**Information supplied**.
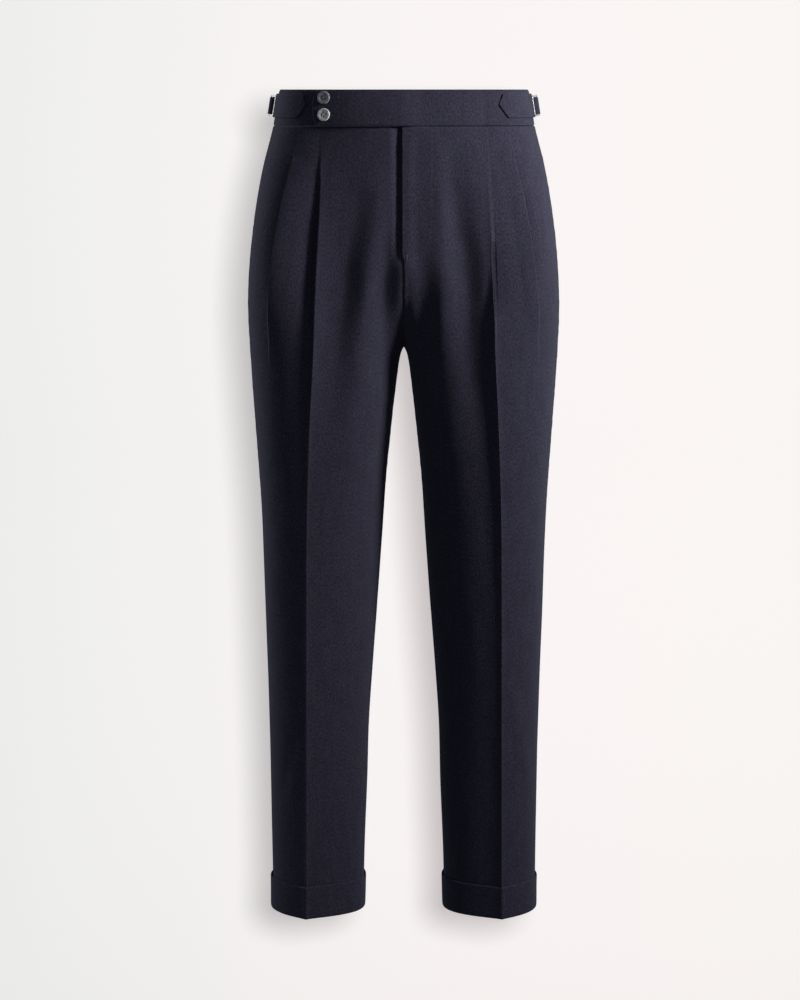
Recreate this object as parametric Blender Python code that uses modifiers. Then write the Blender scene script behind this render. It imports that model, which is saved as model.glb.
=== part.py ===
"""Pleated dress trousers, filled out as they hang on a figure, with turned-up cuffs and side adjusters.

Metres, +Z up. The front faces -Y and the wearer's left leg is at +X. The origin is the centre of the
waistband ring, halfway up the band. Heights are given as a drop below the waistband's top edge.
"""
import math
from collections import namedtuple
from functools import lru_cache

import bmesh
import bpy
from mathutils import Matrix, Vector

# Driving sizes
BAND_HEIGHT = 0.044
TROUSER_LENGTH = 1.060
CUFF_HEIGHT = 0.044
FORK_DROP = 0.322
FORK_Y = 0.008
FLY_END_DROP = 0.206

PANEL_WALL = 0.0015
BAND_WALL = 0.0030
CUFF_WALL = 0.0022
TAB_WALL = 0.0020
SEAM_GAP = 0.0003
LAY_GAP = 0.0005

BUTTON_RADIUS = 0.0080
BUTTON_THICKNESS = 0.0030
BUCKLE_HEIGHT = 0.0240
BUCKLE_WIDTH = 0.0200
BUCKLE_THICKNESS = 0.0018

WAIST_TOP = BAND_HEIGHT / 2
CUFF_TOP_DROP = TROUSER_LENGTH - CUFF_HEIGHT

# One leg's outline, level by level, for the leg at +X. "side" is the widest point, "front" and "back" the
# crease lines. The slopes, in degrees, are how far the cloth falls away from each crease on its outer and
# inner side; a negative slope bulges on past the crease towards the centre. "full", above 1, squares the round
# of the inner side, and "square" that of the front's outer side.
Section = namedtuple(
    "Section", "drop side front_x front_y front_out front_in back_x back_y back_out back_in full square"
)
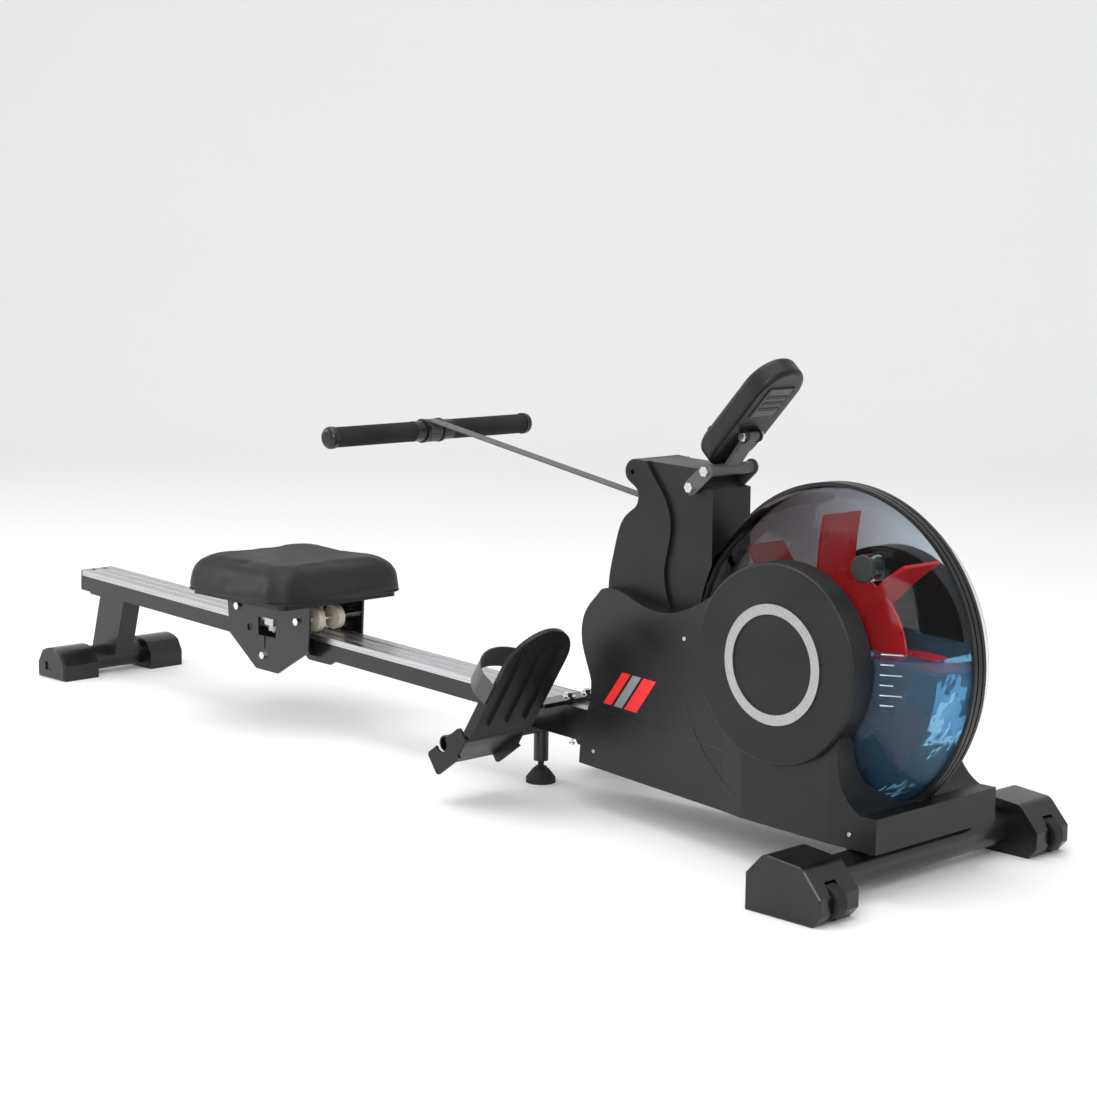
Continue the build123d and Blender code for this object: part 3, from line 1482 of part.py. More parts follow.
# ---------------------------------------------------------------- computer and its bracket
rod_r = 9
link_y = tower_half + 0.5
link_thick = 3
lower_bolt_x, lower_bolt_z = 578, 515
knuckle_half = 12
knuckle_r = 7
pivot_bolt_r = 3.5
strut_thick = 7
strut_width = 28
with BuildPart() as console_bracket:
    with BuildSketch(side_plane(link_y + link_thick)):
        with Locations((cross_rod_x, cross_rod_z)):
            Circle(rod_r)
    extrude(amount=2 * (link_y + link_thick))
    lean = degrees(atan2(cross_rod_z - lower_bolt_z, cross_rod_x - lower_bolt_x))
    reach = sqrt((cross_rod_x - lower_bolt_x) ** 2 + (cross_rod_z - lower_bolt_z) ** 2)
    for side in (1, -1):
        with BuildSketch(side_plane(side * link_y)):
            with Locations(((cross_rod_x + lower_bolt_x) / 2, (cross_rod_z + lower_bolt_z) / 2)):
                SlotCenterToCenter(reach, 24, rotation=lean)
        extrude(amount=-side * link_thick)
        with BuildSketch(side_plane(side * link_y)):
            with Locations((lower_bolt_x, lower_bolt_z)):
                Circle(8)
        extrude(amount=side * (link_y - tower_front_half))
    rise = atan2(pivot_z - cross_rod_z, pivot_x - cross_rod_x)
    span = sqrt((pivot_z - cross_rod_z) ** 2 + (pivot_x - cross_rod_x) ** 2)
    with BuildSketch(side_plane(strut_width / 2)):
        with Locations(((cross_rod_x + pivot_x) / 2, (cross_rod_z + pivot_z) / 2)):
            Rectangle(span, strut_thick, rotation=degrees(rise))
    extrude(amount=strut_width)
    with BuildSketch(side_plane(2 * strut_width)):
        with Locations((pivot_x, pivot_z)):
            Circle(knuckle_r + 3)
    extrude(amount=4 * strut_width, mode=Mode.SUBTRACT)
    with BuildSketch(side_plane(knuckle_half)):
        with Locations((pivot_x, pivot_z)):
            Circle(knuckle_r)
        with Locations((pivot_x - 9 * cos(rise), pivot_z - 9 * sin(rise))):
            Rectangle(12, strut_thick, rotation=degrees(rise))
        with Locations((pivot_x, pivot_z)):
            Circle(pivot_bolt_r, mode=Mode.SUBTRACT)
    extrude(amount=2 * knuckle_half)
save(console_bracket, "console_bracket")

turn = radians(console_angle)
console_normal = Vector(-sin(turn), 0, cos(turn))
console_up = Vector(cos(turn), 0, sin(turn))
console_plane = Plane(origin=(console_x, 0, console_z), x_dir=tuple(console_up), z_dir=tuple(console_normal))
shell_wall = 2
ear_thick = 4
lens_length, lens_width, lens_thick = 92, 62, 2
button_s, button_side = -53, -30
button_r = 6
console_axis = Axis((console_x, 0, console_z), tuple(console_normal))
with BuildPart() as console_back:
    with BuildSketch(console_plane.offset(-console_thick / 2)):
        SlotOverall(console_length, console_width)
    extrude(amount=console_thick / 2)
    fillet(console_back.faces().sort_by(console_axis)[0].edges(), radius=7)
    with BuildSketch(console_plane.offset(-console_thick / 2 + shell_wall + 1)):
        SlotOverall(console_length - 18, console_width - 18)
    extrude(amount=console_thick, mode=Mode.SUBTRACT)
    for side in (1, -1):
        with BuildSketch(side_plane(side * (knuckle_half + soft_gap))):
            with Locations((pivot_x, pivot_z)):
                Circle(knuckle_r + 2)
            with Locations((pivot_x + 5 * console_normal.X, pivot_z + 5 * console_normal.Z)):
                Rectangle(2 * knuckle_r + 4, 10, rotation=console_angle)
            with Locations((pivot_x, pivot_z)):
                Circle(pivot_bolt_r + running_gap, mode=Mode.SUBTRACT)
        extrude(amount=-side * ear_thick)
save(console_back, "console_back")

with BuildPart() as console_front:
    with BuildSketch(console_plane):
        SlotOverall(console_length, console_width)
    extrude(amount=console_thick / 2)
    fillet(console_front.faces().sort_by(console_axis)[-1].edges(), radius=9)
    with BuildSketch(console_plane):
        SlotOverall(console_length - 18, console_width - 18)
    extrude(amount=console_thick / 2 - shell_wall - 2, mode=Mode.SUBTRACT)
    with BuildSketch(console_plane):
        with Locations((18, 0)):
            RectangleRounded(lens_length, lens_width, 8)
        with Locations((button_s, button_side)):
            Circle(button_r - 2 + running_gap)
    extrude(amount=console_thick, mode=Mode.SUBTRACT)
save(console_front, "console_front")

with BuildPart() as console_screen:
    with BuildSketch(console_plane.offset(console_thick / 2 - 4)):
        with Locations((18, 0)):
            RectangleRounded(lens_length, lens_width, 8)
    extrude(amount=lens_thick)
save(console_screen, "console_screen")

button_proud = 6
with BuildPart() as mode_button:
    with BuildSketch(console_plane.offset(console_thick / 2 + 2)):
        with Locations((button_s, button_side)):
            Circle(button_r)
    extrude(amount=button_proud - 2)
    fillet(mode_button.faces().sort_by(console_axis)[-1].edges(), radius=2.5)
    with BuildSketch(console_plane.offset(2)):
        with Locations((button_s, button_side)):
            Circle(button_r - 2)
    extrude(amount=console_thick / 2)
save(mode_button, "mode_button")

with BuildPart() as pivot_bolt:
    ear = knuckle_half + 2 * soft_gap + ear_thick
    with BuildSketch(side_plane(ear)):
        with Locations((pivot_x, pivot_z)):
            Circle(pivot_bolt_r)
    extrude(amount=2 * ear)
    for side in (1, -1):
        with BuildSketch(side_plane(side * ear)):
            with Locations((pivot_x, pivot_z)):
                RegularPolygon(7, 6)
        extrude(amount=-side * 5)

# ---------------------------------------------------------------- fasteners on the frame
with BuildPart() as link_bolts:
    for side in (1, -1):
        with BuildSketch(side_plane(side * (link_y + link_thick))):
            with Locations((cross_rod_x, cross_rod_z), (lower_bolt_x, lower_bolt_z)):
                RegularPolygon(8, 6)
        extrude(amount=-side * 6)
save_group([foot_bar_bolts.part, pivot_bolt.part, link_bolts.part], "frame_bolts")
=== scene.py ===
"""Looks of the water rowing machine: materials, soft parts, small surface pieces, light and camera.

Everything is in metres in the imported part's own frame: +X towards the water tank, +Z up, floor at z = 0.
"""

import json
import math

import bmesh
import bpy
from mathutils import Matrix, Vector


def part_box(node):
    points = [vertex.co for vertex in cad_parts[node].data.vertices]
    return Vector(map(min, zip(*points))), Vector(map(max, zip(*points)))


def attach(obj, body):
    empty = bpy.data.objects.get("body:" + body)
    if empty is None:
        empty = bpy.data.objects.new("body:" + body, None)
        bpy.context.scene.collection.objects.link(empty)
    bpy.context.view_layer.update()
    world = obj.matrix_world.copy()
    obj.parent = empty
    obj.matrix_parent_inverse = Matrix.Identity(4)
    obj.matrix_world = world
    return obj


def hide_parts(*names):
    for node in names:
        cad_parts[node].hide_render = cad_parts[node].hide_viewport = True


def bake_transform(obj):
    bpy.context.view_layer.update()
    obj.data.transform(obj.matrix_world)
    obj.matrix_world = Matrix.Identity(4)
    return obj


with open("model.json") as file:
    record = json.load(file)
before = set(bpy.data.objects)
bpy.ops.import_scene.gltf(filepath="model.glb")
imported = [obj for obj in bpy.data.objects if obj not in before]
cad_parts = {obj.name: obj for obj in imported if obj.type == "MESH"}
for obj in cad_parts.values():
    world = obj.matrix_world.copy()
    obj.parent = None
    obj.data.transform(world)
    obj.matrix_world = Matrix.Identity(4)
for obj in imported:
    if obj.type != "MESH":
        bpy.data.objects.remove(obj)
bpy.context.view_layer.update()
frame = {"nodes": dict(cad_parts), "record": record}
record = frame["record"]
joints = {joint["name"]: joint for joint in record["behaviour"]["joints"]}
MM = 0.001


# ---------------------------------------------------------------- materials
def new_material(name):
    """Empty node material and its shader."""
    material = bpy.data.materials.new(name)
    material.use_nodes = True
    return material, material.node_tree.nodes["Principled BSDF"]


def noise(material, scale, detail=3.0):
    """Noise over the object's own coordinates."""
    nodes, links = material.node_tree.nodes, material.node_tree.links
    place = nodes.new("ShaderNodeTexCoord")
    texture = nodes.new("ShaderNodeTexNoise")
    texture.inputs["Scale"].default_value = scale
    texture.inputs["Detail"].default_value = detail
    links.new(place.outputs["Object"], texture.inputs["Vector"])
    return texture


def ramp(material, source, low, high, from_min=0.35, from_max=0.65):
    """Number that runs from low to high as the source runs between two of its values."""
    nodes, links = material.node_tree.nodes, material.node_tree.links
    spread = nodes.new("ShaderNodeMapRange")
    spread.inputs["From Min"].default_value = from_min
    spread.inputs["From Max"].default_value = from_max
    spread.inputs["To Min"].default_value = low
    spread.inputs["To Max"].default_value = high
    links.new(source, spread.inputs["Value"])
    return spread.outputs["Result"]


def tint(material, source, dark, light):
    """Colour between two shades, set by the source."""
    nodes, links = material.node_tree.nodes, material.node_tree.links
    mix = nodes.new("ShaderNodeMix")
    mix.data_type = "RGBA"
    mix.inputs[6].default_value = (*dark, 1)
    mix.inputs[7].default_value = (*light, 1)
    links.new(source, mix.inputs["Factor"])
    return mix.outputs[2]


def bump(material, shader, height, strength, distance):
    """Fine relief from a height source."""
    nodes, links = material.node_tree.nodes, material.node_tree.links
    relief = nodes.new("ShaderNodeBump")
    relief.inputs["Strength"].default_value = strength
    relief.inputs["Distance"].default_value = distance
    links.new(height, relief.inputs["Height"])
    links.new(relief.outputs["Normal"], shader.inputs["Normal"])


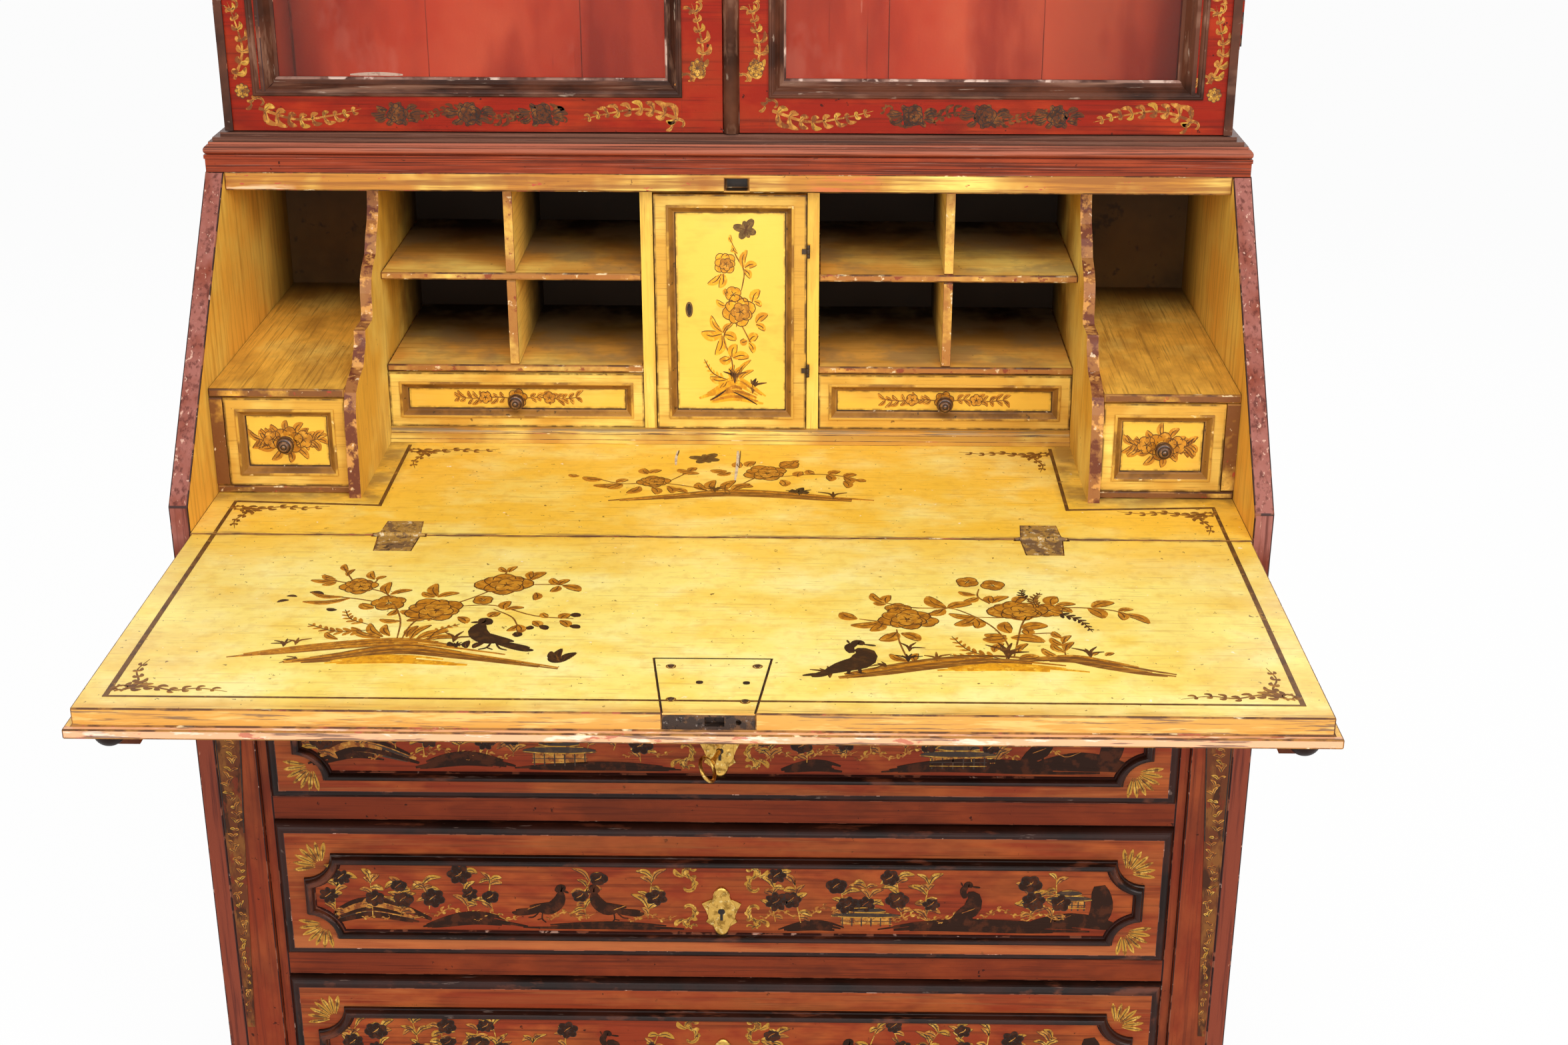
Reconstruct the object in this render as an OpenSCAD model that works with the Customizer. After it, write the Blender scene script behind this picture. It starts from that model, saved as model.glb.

**Goal**. Within the listing above, give again exactly every line from the line with "on the frame" through the line with "before = set(bpy.data.objects)", both included, and no other line.

**Answer**.
# ---------------------------------------------------------------- fasteners on the frame
with BuildPart() as link_bolts:
    for side in (1, -1):
        with BuildSketch(side_plane(side * (link_y + link_thick))):
            with Locations((cross_rod_x, cross_rod_z), (lower_bolt_x, lower_bolt_z)):
                RegularPolygon(8, 6)
        extrude(amount=-side * 6)
save_group([foot_bar_bolts.part, pivot_bolt.part, link_bolts.part], "frame_bolts")
=== scene.py ===
"""Looks of the water rowing machine: materials, soft parts, small surface pieces, light and camera.

Everything is in metres in the imported part's own frame: +X towards the water tank, +Z up, floor at z = 0.
"""

import json
import math

import bmesh
import bpy
from mathutils import Matrix, Vector


def part_box(node):
    points = [vertex.co for vertex in cad_parts[node].data.vertices]
    return Vector(map(min, zip(*points))), Vector(map(max, zip(*points)))


def attach(obj, body):
    empty = bpy.data.objects.get("body:" + body)
    if empty is None:
        empty = bpy.data.objects.new("body:" + body, None)
        bpy.context.scene.collection.objects.link(empty)
    bpy.context.view_layer.update()
    world = obj.matrix_world.copy()
    obj.parent = empty
    obj.matrix_parent_inverse = Matrix.Identity(4)
    obj.matrix_world = world
    return obj


def hide_parts(*names):
    for node in names:
        cad_parts[node].hide_render = cad_parts[node].hide_viewport = True


def bake_transform(obj):
    bpy.context.view_layer.update()
    obj.data.transform(obj.matrix_world)
    obj.matrix_world = Matrix.Identity(4)
    return obj


with open("model.json") as file:
    record = json.load(file)
before = set(bpy.data.objects)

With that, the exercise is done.